→ AIM
Find the line containing "for node in". Return it and every line after it, unchanged, up to and including the last line.

→ SUPPLIED MATERIAL
━━━━━━━━━━━━━━━━━━━━
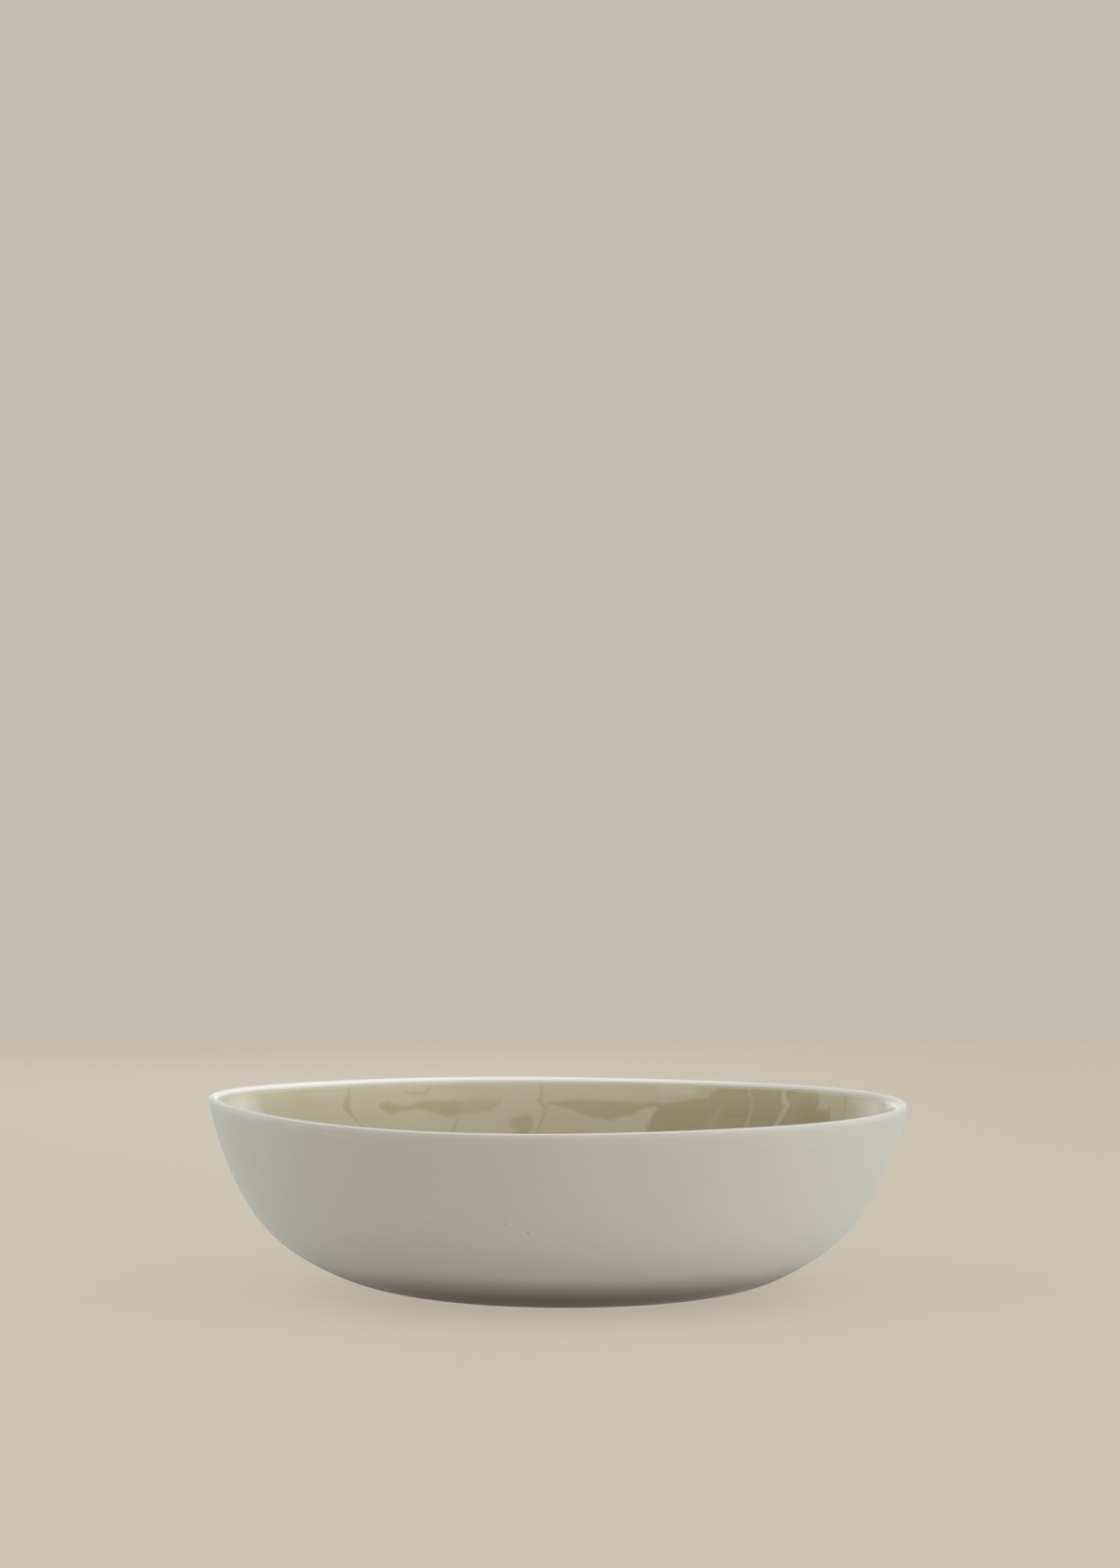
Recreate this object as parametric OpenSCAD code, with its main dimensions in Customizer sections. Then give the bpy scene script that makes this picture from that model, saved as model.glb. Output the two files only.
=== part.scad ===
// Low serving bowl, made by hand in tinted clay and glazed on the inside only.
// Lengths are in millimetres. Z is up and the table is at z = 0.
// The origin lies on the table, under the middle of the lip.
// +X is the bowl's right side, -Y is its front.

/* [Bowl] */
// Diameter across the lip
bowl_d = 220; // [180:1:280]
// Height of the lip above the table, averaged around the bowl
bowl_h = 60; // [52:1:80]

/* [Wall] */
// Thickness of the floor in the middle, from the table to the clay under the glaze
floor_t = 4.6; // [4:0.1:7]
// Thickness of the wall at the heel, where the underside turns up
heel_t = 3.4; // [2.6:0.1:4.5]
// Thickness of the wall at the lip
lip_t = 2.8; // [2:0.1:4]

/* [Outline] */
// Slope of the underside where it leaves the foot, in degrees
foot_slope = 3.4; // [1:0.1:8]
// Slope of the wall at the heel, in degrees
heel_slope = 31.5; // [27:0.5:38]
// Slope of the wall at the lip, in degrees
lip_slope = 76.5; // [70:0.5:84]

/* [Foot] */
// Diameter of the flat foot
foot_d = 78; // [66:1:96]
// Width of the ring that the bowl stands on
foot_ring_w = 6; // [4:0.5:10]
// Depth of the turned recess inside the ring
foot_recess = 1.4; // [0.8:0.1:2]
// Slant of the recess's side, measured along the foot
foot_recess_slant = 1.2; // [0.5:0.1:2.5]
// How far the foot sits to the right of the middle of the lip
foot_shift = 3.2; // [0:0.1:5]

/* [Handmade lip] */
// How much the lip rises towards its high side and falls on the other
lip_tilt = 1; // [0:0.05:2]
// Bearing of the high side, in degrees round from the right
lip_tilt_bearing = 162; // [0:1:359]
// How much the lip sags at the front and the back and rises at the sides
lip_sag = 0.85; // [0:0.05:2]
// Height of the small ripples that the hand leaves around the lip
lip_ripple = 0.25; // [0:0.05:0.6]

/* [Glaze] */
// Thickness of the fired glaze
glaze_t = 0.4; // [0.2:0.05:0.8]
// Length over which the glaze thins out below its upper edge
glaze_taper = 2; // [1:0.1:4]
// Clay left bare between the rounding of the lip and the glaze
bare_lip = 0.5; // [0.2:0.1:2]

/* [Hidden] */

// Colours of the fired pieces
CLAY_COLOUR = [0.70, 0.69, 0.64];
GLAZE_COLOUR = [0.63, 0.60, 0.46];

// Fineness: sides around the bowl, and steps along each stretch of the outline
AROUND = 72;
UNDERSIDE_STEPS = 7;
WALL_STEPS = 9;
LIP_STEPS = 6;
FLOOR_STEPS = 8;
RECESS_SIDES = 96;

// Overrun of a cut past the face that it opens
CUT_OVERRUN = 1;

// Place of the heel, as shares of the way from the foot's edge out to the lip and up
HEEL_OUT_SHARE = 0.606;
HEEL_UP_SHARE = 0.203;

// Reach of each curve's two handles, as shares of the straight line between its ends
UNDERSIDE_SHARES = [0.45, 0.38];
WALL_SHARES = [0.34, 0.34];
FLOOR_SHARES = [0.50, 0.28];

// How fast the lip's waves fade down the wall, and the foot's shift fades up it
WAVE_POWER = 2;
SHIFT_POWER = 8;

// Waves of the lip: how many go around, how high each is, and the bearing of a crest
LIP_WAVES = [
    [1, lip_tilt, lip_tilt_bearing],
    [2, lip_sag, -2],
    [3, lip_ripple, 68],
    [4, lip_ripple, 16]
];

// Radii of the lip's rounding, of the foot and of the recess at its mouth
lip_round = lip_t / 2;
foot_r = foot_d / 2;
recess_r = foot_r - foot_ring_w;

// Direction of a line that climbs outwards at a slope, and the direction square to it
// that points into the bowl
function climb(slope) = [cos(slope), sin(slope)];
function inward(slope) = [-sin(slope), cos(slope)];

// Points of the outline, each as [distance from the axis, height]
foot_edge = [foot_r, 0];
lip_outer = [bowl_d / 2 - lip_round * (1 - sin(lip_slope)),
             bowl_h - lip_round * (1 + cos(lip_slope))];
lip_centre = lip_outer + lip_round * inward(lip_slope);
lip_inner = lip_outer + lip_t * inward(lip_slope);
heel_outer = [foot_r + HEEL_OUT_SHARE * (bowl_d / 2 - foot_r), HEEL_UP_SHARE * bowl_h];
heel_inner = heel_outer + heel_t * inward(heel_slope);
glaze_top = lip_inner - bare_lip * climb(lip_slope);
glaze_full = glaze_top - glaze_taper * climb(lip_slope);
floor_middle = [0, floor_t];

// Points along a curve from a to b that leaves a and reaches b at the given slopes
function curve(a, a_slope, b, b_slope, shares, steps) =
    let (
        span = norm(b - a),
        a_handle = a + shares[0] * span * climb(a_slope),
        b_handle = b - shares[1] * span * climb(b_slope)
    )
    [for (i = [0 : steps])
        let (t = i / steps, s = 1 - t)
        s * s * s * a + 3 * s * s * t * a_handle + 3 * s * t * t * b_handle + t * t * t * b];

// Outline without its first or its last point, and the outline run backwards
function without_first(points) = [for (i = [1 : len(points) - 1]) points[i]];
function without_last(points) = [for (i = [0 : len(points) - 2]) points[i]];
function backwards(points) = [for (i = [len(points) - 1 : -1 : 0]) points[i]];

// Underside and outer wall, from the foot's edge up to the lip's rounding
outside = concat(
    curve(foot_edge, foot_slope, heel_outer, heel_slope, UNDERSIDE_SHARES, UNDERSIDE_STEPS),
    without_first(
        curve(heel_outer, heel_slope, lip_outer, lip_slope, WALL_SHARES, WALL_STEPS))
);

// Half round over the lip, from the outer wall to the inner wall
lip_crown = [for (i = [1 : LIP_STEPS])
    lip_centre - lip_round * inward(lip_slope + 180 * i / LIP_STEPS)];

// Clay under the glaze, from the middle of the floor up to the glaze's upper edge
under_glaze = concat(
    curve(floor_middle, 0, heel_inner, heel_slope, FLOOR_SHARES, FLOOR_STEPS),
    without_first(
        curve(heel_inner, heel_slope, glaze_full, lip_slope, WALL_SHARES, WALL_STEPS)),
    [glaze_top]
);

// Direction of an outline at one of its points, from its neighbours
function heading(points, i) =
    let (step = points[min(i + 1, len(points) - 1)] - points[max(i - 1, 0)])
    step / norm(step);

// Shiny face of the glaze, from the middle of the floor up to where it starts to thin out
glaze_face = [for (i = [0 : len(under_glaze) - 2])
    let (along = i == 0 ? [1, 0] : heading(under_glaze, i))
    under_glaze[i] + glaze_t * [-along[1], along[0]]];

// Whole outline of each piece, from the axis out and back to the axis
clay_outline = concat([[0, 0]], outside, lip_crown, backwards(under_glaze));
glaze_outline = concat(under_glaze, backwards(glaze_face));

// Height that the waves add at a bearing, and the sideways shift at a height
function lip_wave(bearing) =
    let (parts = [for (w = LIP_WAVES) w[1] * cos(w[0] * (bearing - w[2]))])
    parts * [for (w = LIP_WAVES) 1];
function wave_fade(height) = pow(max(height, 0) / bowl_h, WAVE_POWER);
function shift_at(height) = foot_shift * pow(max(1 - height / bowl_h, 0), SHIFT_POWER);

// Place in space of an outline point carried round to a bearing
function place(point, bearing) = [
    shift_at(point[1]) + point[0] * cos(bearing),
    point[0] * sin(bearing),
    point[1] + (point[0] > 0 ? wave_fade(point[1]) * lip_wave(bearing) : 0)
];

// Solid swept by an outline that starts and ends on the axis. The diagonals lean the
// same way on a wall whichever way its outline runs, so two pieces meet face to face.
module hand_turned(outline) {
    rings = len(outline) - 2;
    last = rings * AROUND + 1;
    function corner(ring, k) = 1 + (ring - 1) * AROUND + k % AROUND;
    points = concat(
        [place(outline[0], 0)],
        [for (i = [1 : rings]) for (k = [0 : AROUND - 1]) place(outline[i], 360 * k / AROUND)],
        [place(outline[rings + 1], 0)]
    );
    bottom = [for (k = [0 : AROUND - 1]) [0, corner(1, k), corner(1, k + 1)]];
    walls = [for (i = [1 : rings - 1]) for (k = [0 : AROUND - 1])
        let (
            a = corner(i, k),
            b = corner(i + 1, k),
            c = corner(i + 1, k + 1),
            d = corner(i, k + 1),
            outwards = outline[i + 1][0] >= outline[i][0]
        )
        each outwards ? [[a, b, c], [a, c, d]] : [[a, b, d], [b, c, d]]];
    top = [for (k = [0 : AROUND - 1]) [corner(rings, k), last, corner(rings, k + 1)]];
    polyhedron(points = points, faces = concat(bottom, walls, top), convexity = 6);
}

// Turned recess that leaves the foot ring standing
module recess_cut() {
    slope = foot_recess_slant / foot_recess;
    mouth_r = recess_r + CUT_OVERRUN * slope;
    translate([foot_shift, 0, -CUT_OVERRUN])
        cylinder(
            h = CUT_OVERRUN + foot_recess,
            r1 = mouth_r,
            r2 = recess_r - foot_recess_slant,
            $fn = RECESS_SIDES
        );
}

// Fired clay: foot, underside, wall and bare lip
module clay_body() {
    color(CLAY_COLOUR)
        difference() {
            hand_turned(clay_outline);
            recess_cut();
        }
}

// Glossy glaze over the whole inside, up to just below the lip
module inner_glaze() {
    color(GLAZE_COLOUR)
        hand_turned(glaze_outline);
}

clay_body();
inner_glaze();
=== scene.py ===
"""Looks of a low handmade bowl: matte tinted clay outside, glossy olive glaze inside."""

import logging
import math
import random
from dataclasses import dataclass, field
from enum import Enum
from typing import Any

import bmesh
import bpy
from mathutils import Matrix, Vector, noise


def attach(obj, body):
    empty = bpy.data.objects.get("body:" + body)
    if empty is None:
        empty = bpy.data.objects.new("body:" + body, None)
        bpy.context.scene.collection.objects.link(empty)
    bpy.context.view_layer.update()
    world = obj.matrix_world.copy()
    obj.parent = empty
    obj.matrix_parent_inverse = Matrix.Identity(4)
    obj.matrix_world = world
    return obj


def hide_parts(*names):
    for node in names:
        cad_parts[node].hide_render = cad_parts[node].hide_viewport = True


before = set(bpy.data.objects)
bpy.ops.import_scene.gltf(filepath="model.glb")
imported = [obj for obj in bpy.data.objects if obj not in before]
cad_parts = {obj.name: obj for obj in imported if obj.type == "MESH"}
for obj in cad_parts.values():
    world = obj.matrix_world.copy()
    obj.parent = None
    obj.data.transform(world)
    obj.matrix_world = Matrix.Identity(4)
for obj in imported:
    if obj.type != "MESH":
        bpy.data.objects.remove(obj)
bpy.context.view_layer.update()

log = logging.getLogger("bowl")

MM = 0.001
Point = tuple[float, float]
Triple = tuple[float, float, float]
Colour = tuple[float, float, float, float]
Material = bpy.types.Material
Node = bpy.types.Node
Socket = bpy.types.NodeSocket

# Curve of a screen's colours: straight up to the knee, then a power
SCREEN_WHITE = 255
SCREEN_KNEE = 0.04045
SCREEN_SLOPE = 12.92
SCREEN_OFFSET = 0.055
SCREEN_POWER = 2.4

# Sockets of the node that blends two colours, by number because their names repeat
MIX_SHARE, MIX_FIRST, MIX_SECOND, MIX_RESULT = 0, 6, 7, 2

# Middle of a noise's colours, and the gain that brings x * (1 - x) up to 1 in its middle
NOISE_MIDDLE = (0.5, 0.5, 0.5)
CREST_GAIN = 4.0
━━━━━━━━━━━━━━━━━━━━
→ ANSWER IN FULL
    for node in names:
        cad_parts[node].hide_render = cad_parts[node].hide_viewport = True


before = set(bpy.data.objects)
bpy.ops.import_scene.gltf(filepath="model.glb")
imported = [obj for obj in bpy.data.objects if obj not in before]
cad_parts = {obj.name: obj for obj in imported if obj.type == "MESH"}
for obj in cad_parts.values():
    world = obj.matrix_world.copy()
    obj.parent = None
    obj.data.transform(world)
    obj.matrix_world = Matrix.Identity(4)
for obj in imported:
    if obj.type != "MESH":
        bpy.data.objects.remove(obj)
bpy.context.view_layer.update()

log = logging.getLogger("bowl")

MM = 0.001
Point = tuple[float, float]
Triple = tuple[float, float, float]
Colour = tuple[float, float, float, float]
Material = bpy.types.Material
Node = bpy.types.Node
Socket = bpy.types.NodeSocket

# Curve of a screen's colours: straight up to the knee, then a power
SCREEN_WHITE = 255
SCREEN_KNEE = 0.04045
SCREEN_SLOPE = 12.92
SCREEN_OFFSET = 0.055
SCREEN_POWER = 2.4

# Sockets of the node that blends two colours, by number because their names repeat
MIX_SHARE, MIX_FIRST, MIX_SECOND, MIX_RESULT = 0, 6, 7, 2

# Middle of a noise's colours, and the gain that brings x * (1 - x) up to 1 in its middle
NOISE_MIDDLE = (0.5, 0.5, 0.5)
CREST_GAIN = 4.0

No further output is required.